The concierge model eases the workload and allows dedicated CPAs to go more in-depth with each client. By cutting the number of clients they service in half, they gain the extra time they need to provide personalized service to their high-value clients. They have much more time to devote to planning, strategizing, and looking to the future.
5. No More Unprofitable Clients
Every CPA firm has clients which are more trouble than they're worth. These are generally demanding, labor-intensive clients who require more than their fair share of time and effort. Sometimes, sadly, these unprofitable clients are friends or family, which makes it difficult to turn them away.
But when a CPA firm converts to the concierge model, those unprofitable clients quickly disappear. If they decide not to pay the membership fee, they can be referred to outside CPAs who will typically pay for the referral. And if those unprofitable clients do decide to join and pay the membership fee, they suddenly become profitable. It's a win-win.
Either way, the concierge model allows CPAs to let go of unprofitable clients and spend their time working with quality clients who appreciate their work.
6. Network of Partners
Concierge CPA firms have access to a network of estate planning attorneys, trust companies, insurance companies, payroll companies, and other partners. Having those additional resources in place gives the CPAs valuable tools to expand their capabilities and better serve their clients.
7. Value Appreciation
The concierge model alleviates one of the biggest concerns about buying or selling a CPA practice: whether the clients will stay or go. Clients of concierge accountants have more universal expectations and experience, and are much more likely to stay.

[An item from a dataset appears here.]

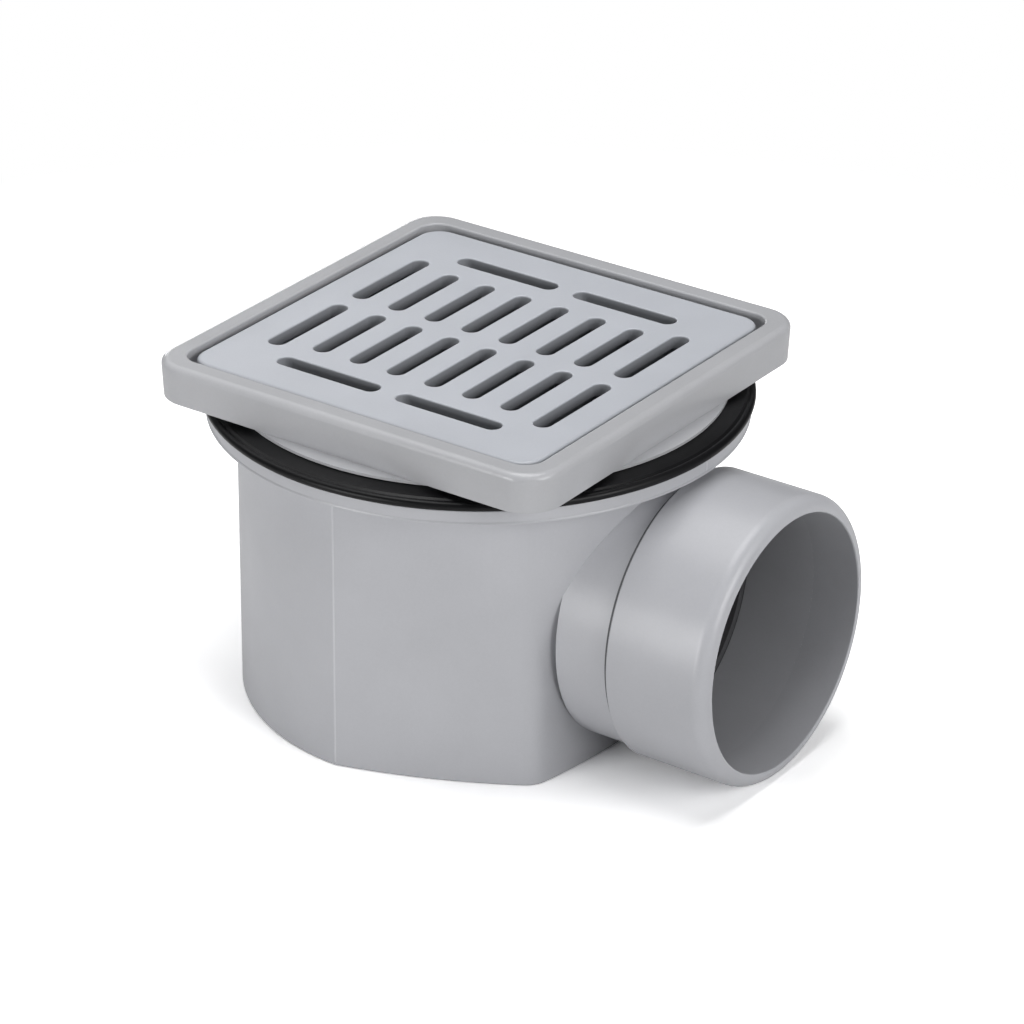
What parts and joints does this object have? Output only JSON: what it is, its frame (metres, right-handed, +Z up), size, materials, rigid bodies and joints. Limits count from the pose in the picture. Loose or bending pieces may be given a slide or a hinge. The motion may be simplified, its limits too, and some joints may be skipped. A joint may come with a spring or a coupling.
{
  "type": "gully trap",
  "caption": "Compact floor gully with a square slotted grate in a turning frame, a lift-out water trap and a horizontal socket outlet for a drain pipe.",
  "frame": {"origin": "on the body's upright axis, at the level the body and the outlet sleeve stand on", "axes": "+X along the outlet, the way the water leaves; +Z up"},
  "size_m": [0.2688, 0.23, 0.157],
  "materials": {
    "body_plastic": "moulded, fine grain",
    "sleeve_plastic": "turned and polished",
    "frame_plastic": "moulded, satin",
    "grate_plastic": "moulded, satin",
    "trap_plastic": "moulded, satin",
    "rubber": "smooth"
  },
  "bodies": {
    "gully_body": {"body": "body_plastic", "outlet_sleeve": "sleeve_plastic", "rim_seal": "rubber"},
    "top": {"frame": "frame_plastic", "grate": "grate_plastic", "cup_gasket": "rubber", "trap_cup": "trap_plastic", "trap_bell": "trap_plastic"}
  },
  "joints": [
    {"name": "frame_turn", "type": "hinge", "parent": "gully_body", "child": "top", "pos_m": [0, 0, 0.135], "axis": [0, 0, 1], "continuous": true}
  ]
}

That makes the practice more attractive to a potential buyer, who will be more comfortable knowing that the clients will make the transition. That, combined with the predictable level of cash flow, leads to a higher valuation multiple for the company.
8. Succession Planning
Today, more than half of all CPAs are at or near retirement age. But retirement often means trying to sell their practice, a difficult proposition considering that clients usually have a personal relationship with the owner of the firm.
In the new model, most concierge service companies typically work with the retiring CPA to purchase the firm. That way, the CPA has a structured strategy in place when needed, and can retire or change jobs on their own terms.
Concierge Accounting Is Growing
Although the concierge CPA concept is still new, it is poised to shake up an industry that hasn't seen any major changes in decades. Companies such as VIPCPA.com are paving the way for accountants interested in switching to this innovative business model.
Now, CPAs can focus on providing unsurpassed treatment to a very select group of clients who are willing to pay for VIP treatment. While they’re at it, they can also achieve greater professional growth, consistent cash flow, additional resources, a succession plan, and more profitable clients – all in a shorter work week.